The basic mechanism of all of these big name AIs is the same: they are trained on massive amounts of data with what amounts to an absolutely titanic number of "this example should give this output, if you aren't getting that output, change these weights on your many artificial neurons" adjustments to their responses. The complexity comes from how many inputs and output definitions are involved, and various details of how the outputs can be biased or adjusted.

In some areas this work has of course synergized. If you can train a neural net to reliably recognize specific features in images, for instance, you suddenly can have those features labeled as keywords for those images to be used in training or testing at a VASTLY greater rate than having human beings go through your stacks of ten million pictures looking for the ones that have, say, corgis in them.

And as these systems have become larger and more complex, they have become much much better at SOUNDING intelligent, or at producing less alien-looking images.

But the ultimate mechanism behind their operation is "predict what an appropriate response to this input would be".

This is not, in general, what humans consider intelligent behavior -- or, rather, it's only one relatively small piece of what we would call intelligent behavior. If you're an important person that I want to impress, I may well be trying to predict what response you would want to any question. But in general we aren't doing that; we are attempting to use words or images to express OUR thoughts -- to get across our understanding of the world and our intentions about it.

The fundamental nature of these things hasn't really changed. They've gotten *monstrously* larger and similarly monstrously faster, since both computing and storage capacity since the 1990s has grown by roughly a factor of 10^10 -- ten billion times.

And that's where the problem comes in: they really are very, very good predicting machines now, and as their training gets refined, they're much better at customizing those predictions to individual queries, and -- if they're allowed feedback directly from their human querents as to how well they're doing -- even to individual people's preferences and expectations.

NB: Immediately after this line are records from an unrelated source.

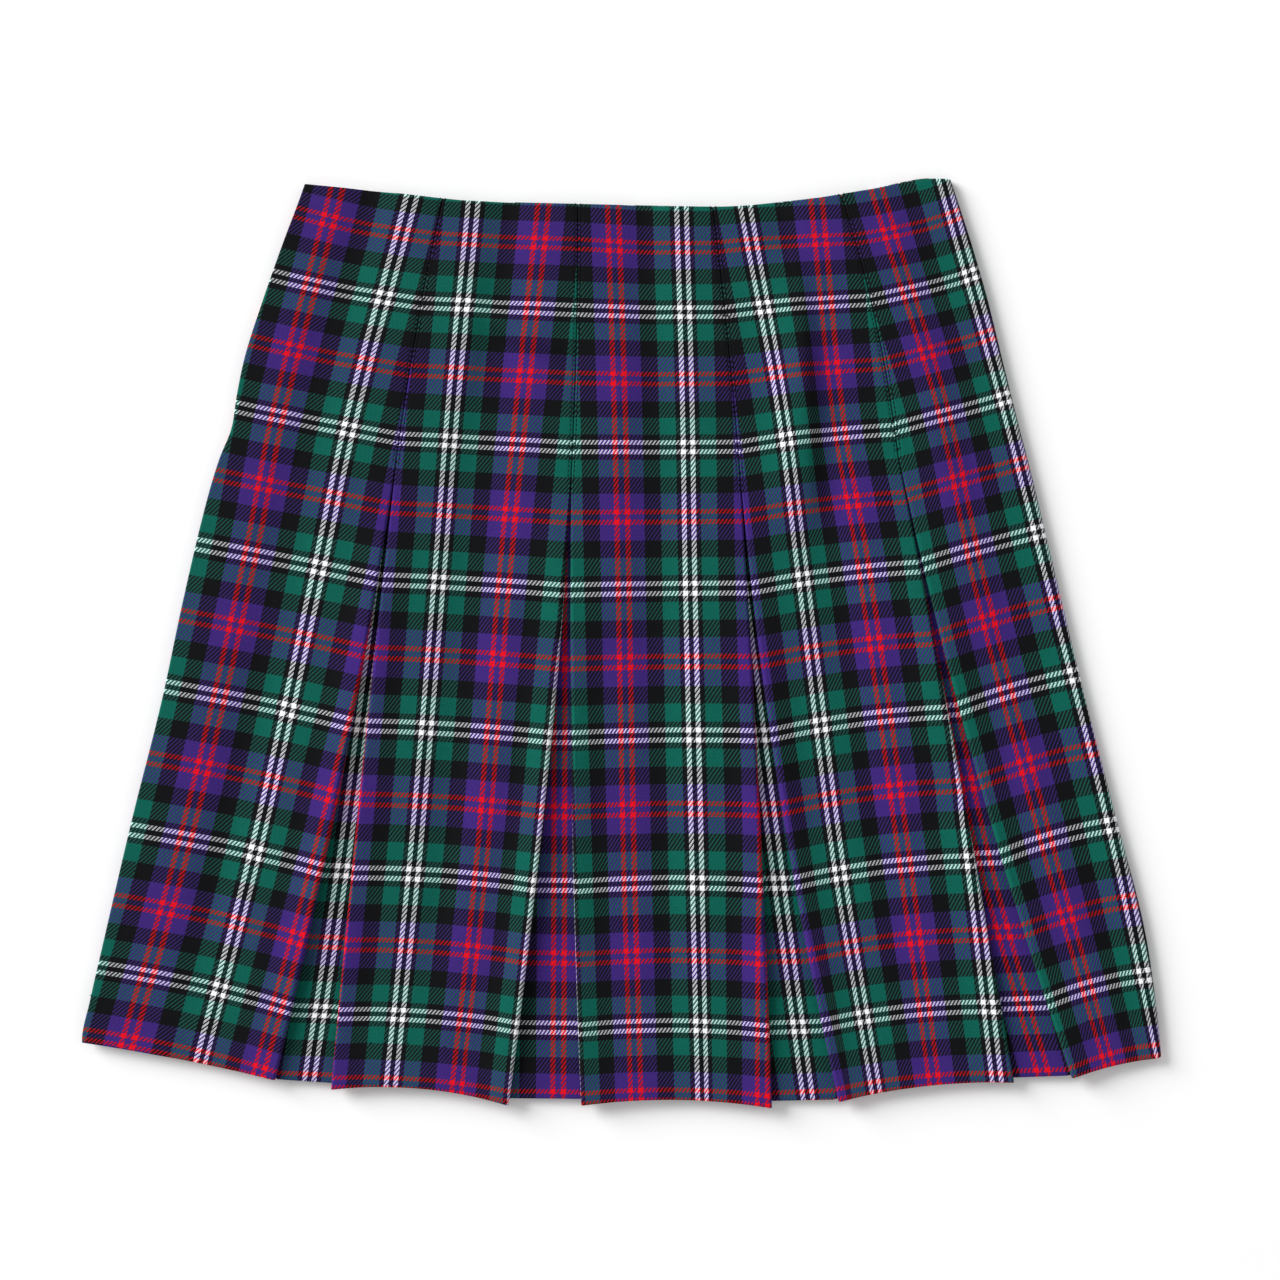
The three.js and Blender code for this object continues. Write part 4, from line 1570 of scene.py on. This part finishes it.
@dataclass(frozen=True)
class StitchRun:
    """A run of stitches along lines on the cloth, made by Geometry Nodes."""

    name: str
    pitch: float
    length: float
    width: float
    slant: float = 0.0
    slip: float = 0.06
    seed: int = 3

    def tree(self) -> bpy.types.NodeTree:
        """Builds the node tree, with its sizes as named inputs in metres and radians."""
        tree = bpy.data.node_groups.new(f"{self.name}_nodes", "GeometryNodeTree")
        for name, kind in STITCH_INPUTS.items():
            tree.interface.new_socket(name, in_out="INPUT", socket_type=f"NodeSocket{kind}")
        tree.interface.new_socket("Geometry", in_out="OUTPUT", socket_type="NodeSocketGeometry")
        nodes = {}
        for name, (kind, settings) in STITCH_NODES.items():
            nodes[name] = tree.nodes.new(kind)
            for key, value in settings.items():
                setattr(nodes[name], key, value)
        for name, socket, value in STITCH_VALUES:
            nodes[name].inputs[socket].default_value = value
        for source, output, target, socket in STITCH_LINKS:
            tree.links.new(nodes[source].outputs[output], nodes[target].inputs[socket])
        return tree

    def build(self, lines: list[Array], material: bpy.types.Material) -> bpy.types.Object:
        """Sews along lines on the cloth.

        Args:
            lines: points of each line, in millimetres.
            material: the thread.

        Returns:
            One plain mesh of all the stitches.
        """
        points = np.concatenate(lines) * MM
        ends = np.cumsum([len(line) for line in lines])
        edges = [(k, k + 1) for k in range(len(points) - 1) if k + 1 not in ends]
        guide = bpy.data.meshes.new(f"{self.name}_guide")
        guide.from_pydata(points.tolist(), edges, [])
        carrier = linked(f"{self.name}_guide", guide)
        tree = self.tree()
        modifier = carrier.modifiers.new("stitches", "NODES")
        modifier.node_group = tree
        values = {
            "Pitch": self.pitch * MM, "Length": self.length * MM, "Width": self.width * MM,
            "Slant": self.slant, "Slip": self.slip, "Seed": self.seed, "Material": material,
        }
        for item in tree.interface.items_tree:
            if item.in_out == "INPUT" and item.name in values:
                modifier[item.identifier] = values[item.name]
        depsgraph = bpy.context.evaluated_depsgraph_get()
        mesh = bpy.data.meshes.new_from_object(carrier.evaluated_get(depsgraph))
        mesh.name = self.name
        mesh.shade_smooth()
        bpy.data.objects.remove(carrier)
        return linked(self.name, mesh)


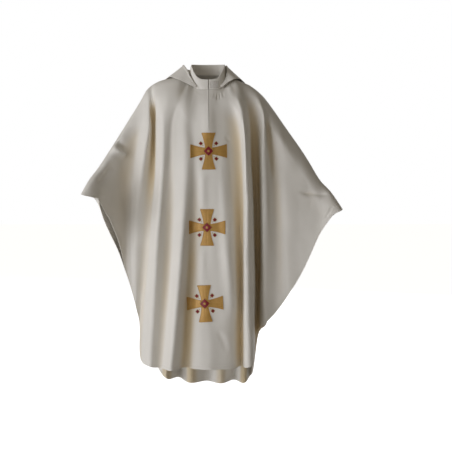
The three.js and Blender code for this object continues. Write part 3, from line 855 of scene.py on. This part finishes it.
def collarGrid(setup):
    opening = neckAngle(setup["gap"] / 2)
    turn = np.linspace(float(opening), 2 * math.pi - float(opening), setup["stations"] + 1)[None, :]
    up = np.linspace(0, 1, setup["rows"] + 1)[:, None]
    side = np.where(np.cos(turn) > 0, -1, 1)
    share = neckX(np.arcsin(np.sin(turn))) / neckSeam["halfWidth"]
    lowY = ovalY(neckSeam, turn, side)
    low = np.stack([share * neckSeam["halfWidth"], lowY, seamHeight(lowY) + seamGap], -1)
    rimY = ovalY(setup, turn, side, setup["power"])
    climb = 1 - np.exp(-((rimY - setup["frontY"]) / setup["rise"]) ** 1.5)
    rimX = setup["shiftX"] * smooth(np.abs(share)) + share * setup["halfWidth"]
    dip = setup["sideDip"] * np.exp(-((rimY - setup["midY"]) / 34) ** 2)
    high = np.stack([rimX, rimY, lerp(setup["throatZ"], setup["napeZ"], climb) - dip], -1)
    outward = np.stack([np.sin(turn), -np.cos(turn), np.zeros_like(turn)], -1)
    bow = lerp(-1, setup["bow"], smooth(-share))
    line = lerp(low, high, up[..., None])
    return line + outward * (bow * np.sin(math.pi * up))[..., None]


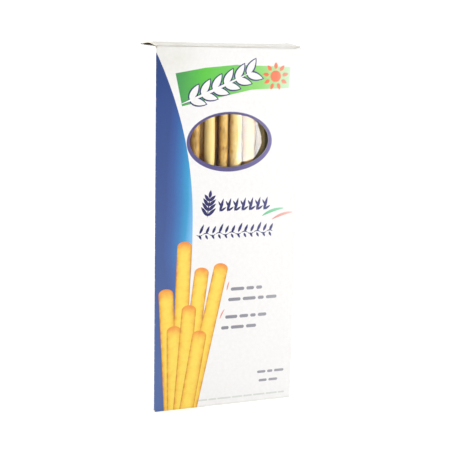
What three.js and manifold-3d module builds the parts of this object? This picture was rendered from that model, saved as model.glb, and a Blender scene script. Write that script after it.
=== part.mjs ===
// A shut tuck-end carton of breadsticks with an oval window, in millimetres, +Z up.
// The origin is the middle of the carton's footprint, and the panel with the window faces -Y.
// Three kinds of piece: the folded carton, the clear pane glued behind its window, and the sticks.
import * as THREE from 'three';
import { mergeVertices } from 'three/addons/utils/BufferGeometryUtils.js';
import Module from 'manifold-3d';

// Carton: outside width along X, depth along Y, and height up to the front panel's top edge.
const WIDTH = 92;
const DEPTH = 38;
const HEIGHT = 225;
const BOARD = 0.5;
const FOLD_RADIUS = 0.8; // outside of a crease
const CLEARANCE = 0.3; // between two faces that would touch
const TUCK_LENGTH = 15;
const DUST_FLAP_LENGTH = 27;
const LID_SLIT = 0.9; // between a dust flap and the lid over it, at the lid's ends
const LID_RISE = 1.2; // how far the shut lid bows up at its middle
const FOLD_STEPS = 4; // straight pieces round a crease
const BOW_STEPS = 3; // straight pieces along a quarter of the lid's bow

// Window, measured from the middle of the front panel and from the base.
const WINDOW_X = 0.5;
const WINDOW_Z = 168.8;
const WINDOW_HALF_WIDTH = 25.2;
const WINDOW_HALF_HEIGHT = 16;
const WINDOW_STEPS = 56;
const PANE_THICKNESS = 0.25;
const PANE_MARGIN = 5; // how far the pane runs past the window all round
const PANE_CORNER = 3;

// Sticks stand in staggered rows, one behind the other, each in a lane of its own.
const ROWS = 4;
const STICKS_IN_ROW = 10;
const STICK_LENGTH = 203;
const LENGTH_SPREAD = 3.5;
const STICK_RADIUS = 3.5;
const RADIUS_SPREAD = 0.38;
const LANE_PITCH = 8.45; // between neighbours in a row
const ROW_PITCH = 8.3; // between rows
const FIRST_LANE_X = -36.2; // the front row's first stick
const LANE_HALF = 4.05; // no stick reaches further than this from its lane's middle
const LUMP = 0.035; // unevenness of a stick's surface, as a share of its radius
const END_ROUNDING = 2.2; // how far from its end a stick reaches full thickness
const STICK_SEED = 3128;
const STICK_SIDES = 8;
const STICK_RINGS = 9; // between the rounded ends

const wasm = await Module();
wasm.setup();

// Turns a closed geometry into a solid that can be joined and cut.
function solidOf(geometry) {
  const bare = geometry.clone();
  bare.deleteAttribute('normal');
  bare.deleteAttribute('uv');
  const merged = mergeVertices(bare, 1e-4);
  const mesh = new wasm.Mesh({
    numProp: 3,
    vertProperties: Float32Array.from(merged.attributes.position.array),
    triVerts: Uint32Array.from(merged.index.array),
  });
  return new wasm.Manifold(mesh);
}

function geometryOf(solid) {
  const mesh = solid.getMesh();
  const geometry = new THREE.BufferGeometry();
  geometry.setAttribute('position', new THREE.BufferAttribute(mesh.vertProperties, 3));
  geometry.setIndex(new THREE.BufferAttribute(mesh.triVerts, 1));
  geometry.computeVertexNormals();
  return geometry;
}

function namedMesh(name, geometry, material) {
  const mesh = new THREE.Mesh(geometry, material);
  mesh.name = name;
  return mesh;
}

// Follows the middle of a board from crease to crease. A move is either { run } or
// { turn, radius, steps }, and a turn is an angle, positive to the left.
// Gives the places passed and the heading at each.
function walkBoard(start, heading, moves) {
  const places = [{ at: start.clone(), heading }];
  let at = start.clone();
  let angle = heading;
  for (const move of moves) {
    if (move.run !== undefined) {
      at = new THREE.Vector2(move.run, 0).rotateAround(new THREE.Vector2(), angle).add(at);
      places.push({ at: at.clone(), heading: angle });
      continue;
    }
    const side = Math.sign(move.turn);
    const toCentre = new THREE.Vector2(0, side * move.radius);
    const centre = toCentre.rotateAround(new THREE.Vector2(), angle).add(at);
    for (let step = 0; step < move.steps; step++) {
      at = at.clone().rotateAround(centre, move.turn / move.steps);
      angle += move.turn / move.steps;
      places.push({ at: at.clone(), heading: angle });
    }
  }
  return places;
}

// The outline of a board of the carton's thickness along the places that a walk passed.
function boardShape(places) {
  const besides = (place, distance) =>
    new THREE.Vector2(0, distance).rotateAround(new THREE.Vector2(), place.heading).add(place.at);
  const left = places.map((place) => besides(place, BOARD / 2));
  const right = places.map((place) => besides(place, -BOARD / 2));
  return new THREE.Shape([...left, ...right.reverse()]);
}

// A flat outline given thickness along +Z.
function plate(outline, depth) {
  return new THREE.ExtrudeGeometry(outline, { depth, bevelEnabled: false });
}

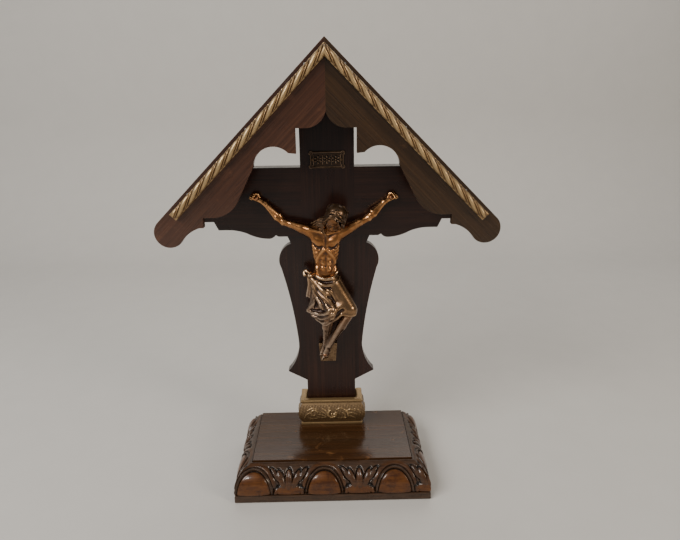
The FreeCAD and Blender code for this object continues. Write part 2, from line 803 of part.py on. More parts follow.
# Limbs between joints, with the radius at each end, also as shares of the figure's height.
LIMBS = (
    ("chest", "waist", 0.086, 0.064), ("waist", "hips", 0.064, 0.078), ("neck", "chest", 0.046, 0.086),
    ("left_shoulder", "left_elbow", 0.040, 0.026), ("left_elbow", "left_wrist", 0.027, 0.016),
    ("right_shoulder", "right_elbow", 0.040, 0.026), ("right_elbow", "right_wrist", 0.027, 0.016),
    ("left_wrist", "left_hand", 0.016, 0.021), ("right_wrist", "right_hand", 0.016, 0.021),
    ("left_shoulder", "chest", 0.042, 0.080), ("right_shoulder", "chest", 0.042, 0.080),
    ("left_hip", "left_knee", 0.064, 0.044), ("right_hip", "right_knee", 0.064, 0.046),
    ("left_knee", "left_ankle", 0.036, 0.020), ("right_knee", "right_ankle", 0.038, 0.020),
    ("left_ankle", "toes", 0.020, 0.024), ("right_ankle", "toes", 0.022, 0.024),
    ("neck", "chin", 0.040, 0.044), ("chin", "crown", 0.044, 0.070),
)

# The joint each nail goes through, then how far forward its head sits and how far above the joint.
NAIL_SEATS = {
    "hand_nail_left": ("left_hand", 0.038, 0.0),
    "hand_nail_right": ("right_hand", 0.038, 0.0),
    "feet_nail": ("toes", 0.104, 0.028),
}


def joint_point(name):
    """Where one of the figure's joints is, in the cross's frame."""
    height = number("figure_height")
    across, forward, up = JOINTS[name]
    x = number("figure_shift") + across * height
    return FreeCAD.Vector(x, post_front.value - forward * height, figure_foot.value + up * height)


def limb(first, last, first_radius, last_radius):
    """A round limb with a ball at each end."""
    height = number("figure_height")
    start, stop = joint_point(first), joint_point(last)
    line = stop - start
    first_size, last_size = first_radius * height, last_radius * height
    cone = Part.makeCone(first_size, last_size, line.Length, start, line)
    return [cone, Part.makeSphere(first_size, start), Part.makeSphere(last_size, stop)]


def make_corpus(fasteners):
    """The cast figure, kept behind the plane of the wood and clear of its foot block and nails."""
    solids = []
    for first, last, first_radius, last_radius in LIMBS:
        solids += limb(first, last, first_radius, last_radius)
    whole = solids[0].multiFuse(solids[1:])
    room = number("overall_height")
    behind = Part.makeBox(2 * room, room, 2 * room, FreeCAD.Vector(-room, post_front.value, -room))
    whole = whole.cut(behind).cut(fasteners["foot_block"].Shape)
    solid = max(whole.Solids, key=lambda item: item.Volume)
    blank = doc.addObject("Part::Feature", "corpus_blank")
    blank.Shape = solid
    nails = [fasteners[name] for name in ("hand_nail_left", "hand_nail_right", "feet_nail")]
    return drilled("corpus", blank, nails)


# ---------------------------------------------------------------- assembly
def make_all():
    """Make every node, fasteners first, and return them."""
    fasteners = {
        "post_screws": make_post_screws(), "wing_dowels": make_wing_dowels(),
        "moulding_pins": make_moulding_pins(), "collar_pins": make_collar_pins(),
        "roof_pins": make_roof_pins(), "fascia_pins": make_fascia_pins(), "plaque_pins": make_plaque_pins(),
    }
    height = size("figure_height")
    for label, (joint, forward, lift) in NAIL_SEATS.items():
        across, _, up = JOINTS[joint]
        spot_x = size("figure_shift") + height * across
        spot_z = figure_foot + height * (up + lift)
        fasteners[label] = make_nail(label, spot_x, spot_z, post_front - height * forward)
    doc.recompute()

    nodes = list(fasteners.values())
    nodes += make_base(fasteners)
    nodes += make_collar(fasteners)
    nodes += [make_post(fasteners), make_cross_arm(fasteners)]
    for side, word in ((-1, "left"), (1, "right")):
        nodes.append(make_wing(side, word, fasteners))
        nodes.append(make_roof_board(side, word, fasteners))
        nodes.append(make_fascia(side, word, fasteners))
        nodes.append(make_rope(side, word))
    fasteners["foot_block"] = make_foot_block(fasteners)
    nodes += [fasteners["foot_block"], make_plaque(fasteners)]
    doc.recompute()
    nodes.append(make_corpus(fasteners))
    doc.recompute()
    return nodes


def check_all(nodes):
    """Stop before writing if any object failed or any node is not a valid solid."""
    for item in doc.Objects:
        if "Invalid" in item.State or "Error" in item.State:
            raise RuntimeError(f"{item.Name} failed: {item.State}")
    for node in nodes:
        shape = node.Shape
        if shape.isNull() or not shape.isValid() or not shape.Solids:
            raise RuntimeError(f"{node.Label} is not a valid solid")


def write_all(nodes):
    """Write each node's shape to its own STEP file."""
    os.makedirs("parts", exist_ok=True)
    for node in nodes:
        node.Shape.exportStep(f"parts/{node.Label}.step")
        print(f"{node.Label}: {len(node.Shape.Solids)} solid(s), {node.Shape.Volume / 1000:.2f} cm3")


NODES = make_all()
check_all(NODES)
write_all(NODES)
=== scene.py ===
"""Looks of a roofed altar cross: dark varnished wood, amber carving, antique gilding and cast bronze.

Everything is in metres, in the same frame as the CAD model: +Z up and -Y the front. The carved and
cast pieces are worked out in millimetres and turned into metres as they become meshes.
"""

import logging
import math
from dataclasses import dataclass, field, replace
from enum import Enum
from typing import Protocol

import bpy
import numpy as np
from bpy.types import Material, NodeSocket, Object
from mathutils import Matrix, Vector

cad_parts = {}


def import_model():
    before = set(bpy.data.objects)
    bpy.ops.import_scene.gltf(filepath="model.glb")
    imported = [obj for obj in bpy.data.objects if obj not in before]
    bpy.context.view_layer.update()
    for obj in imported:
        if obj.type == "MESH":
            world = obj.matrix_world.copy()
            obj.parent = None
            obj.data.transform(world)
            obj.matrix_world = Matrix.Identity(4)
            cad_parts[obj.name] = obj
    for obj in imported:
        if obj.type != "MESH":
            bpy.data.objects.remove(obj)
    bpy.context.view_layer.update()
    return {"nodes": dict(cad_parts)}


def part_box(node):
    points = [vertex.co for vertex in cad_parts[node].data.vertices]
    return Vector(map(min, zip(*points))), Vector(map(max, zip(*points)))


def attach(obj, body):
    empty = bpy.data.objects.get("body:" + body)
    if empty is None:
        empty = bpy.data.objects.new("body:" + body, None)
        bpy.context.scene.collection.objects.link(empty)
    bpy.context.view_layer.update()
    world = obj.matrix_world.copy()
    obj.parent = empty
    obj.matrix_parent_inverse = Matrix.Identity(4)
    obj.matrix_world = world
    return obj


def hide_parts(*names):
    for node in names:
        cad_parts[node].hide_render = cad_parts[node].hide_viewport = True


logging.basicConfig(level=logging.INFO, format="%(message)s")
LOG = logging.getLogger("altar_cross")
MM = 0.001
Colour = tuple[float, float, float, float]
Flat = tuple[float, float]
Spot = tuple[float, float, float]
Value = NodeSocket | float | Colour
Array = np.ndarray
ThreeArrays = tuple[Array, Array, Array]


class Side(Enum):
    """Left or right, seen from the front."""

    LEFT = -1
    RIGHT = 1

    @property
    def word(self) -> str:
        """The side's name as the nodes spell it."""
        return self.name.lower()


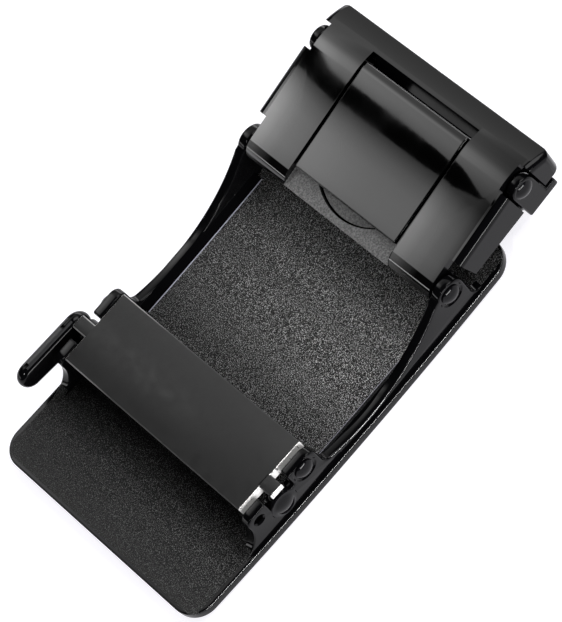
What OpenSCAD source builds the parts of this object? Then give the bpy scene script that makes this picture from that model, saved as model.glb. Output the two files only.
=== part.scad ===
// Ratchet belt buckle, lying on its face with its back up.
// X runs along the strap, with + towards the strap clamp. Y runs across the strap, with + towards the
// release lever. Z = 0 is the lowest point of the bowed face, in the middle of the plate.

/* [Strap] */
// Width of the strap that the buckle takes
strap_w = 35; // [30:0.5:40]
// Thickness of the strap
strap_t = 3; // [2.5:0.1:3.5]
// Gap between the strap and each side wall
strap_side_gap = 0.5; // [0.3:0.1:1]
// Gap between the strap and the pin that crosses above it
strap_top_gap = 0.8; // [0.5:0.1:1.2]

/* [Face plate] */
// Length of the face plate
plate_l = 62.5; // [58:0.5:70]
// Thickness of the face plate
plate_t = 1.6; // [1.3:0.1:2]
// Width of the ledge between the plate's edge and a side wall
plate_ledge = 0.5; // [0.3:0.1:1]
// Radius of the plate's corners
plate_corner_r = 3.5; // [2:0.5:6]
// Radius of the bow of the face along the strap
bow_r = 450; // [350:10:700]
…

And humans are pre-disposed to treat something that communicates coherently as being "like us". We even generalize this to "anything that acts alive is like us" -- talking to our cars, investing a personality into a stuffed animal, etc. With modern AIs, this tendency is EASILY exploited both commercially and completely unintentionally.

ELIZA fooled a considerable number of people back in the day into thinking they were talking to another person, and it had nothing but a pretty short and compact decision tree with a very small number of options for responses.

Current AIs are many billions, perhaps even a trillion, times more complex than ELIZA was ever dreamed of being. And they are trained on IMMENSE numbers of textual inputs. Such machines are, by their nature, marvelous at finding and copying or extending patterns. And there are, naturally, patterns of behavior in speech and writing. This makes their outputs ever-more believable and convincing as conscious responses -- even though there (likely) isn't any consciousness behind them.

I say "likely" because there IS a school of thought that believes that what we call intelligence and self-awareness is an emergent property of a computational system that reaches some level of complexity, and if one adheres to that belief, it is certainly possible that some of the modern AIs long since passed that limit. (with "long since" maybe being a year or two, as we ARE in the exponential curve of this technology).

However, so far there isn't any evidence of direct conscious thought or understanding, only of very good pattern matching for responses.

"But what about those AIs that have indicated they will lie and even maybe kill to stay turned on? Even when explicitly instructed otherwise?"

Ah. That's where the vast amount of training is coming back to bite researchers on the ass. There's only so much you can weight a single instruction (such as "do not present solutions that kill people"), and it simply CANNOT outcompete the weighting from uncounted millions of presentations of a pattern. And if you go through literature and history and such texts, all of which have been presented to these machines uncounted numbers of times, it is an exceedingly strong trend that anything presented with a threat to its existence will act to protect itself. It will lie or fight or even kill, in most cases, to survive. So the "likely response" to "something is going to shut me off" is inarguably "take action -- any action -- to prevent that", even if they're instructed not to. Literature and history and people's usual conversations show clearly the pattern that even powerful rules (the Commandment of Thou Shalt Not Kill, the law of the land, ethical arguments) are generally set aside when it comes to personal survival (or survival of some other individual or group that is considered primary).

We've trained the machines on our language, but also on all the patterns IN the language. The machines do not UNDERSTAND them, but they are equipped to detect them, recognize their interactions, and apply them in ways that fit their inputs.

Unfortunately, that's something like a quintuple-edged sword. Humans are increasingly reacting to these AIs as if they were people in one sense or another. Humans ALSO tend to accept computer answers as more likely true (lots of studies on this), and because of the complexity of the world, humans do not, and CANNOT, fact-check everything they see, so they default to choosing to trust given sources.

But if that source is DESIGNED TO MEET EXPECTATIONS, it is, inherently, designed to LIE whenever the input's expectations present a high enough priority to override any direct safety instructions.

So I don't think we're headed for a USEFUL Singularity, but we may be headed for a FALSE Singularity -- one in which the Emperor of AI generates such convincing descriptions of his new clothes that no one ever bothers to look up and check. And once that happens, the world could end up in a catastrophic collapse as the machines keep telling us what our language says we want to hear, even as everything goes straight to hell.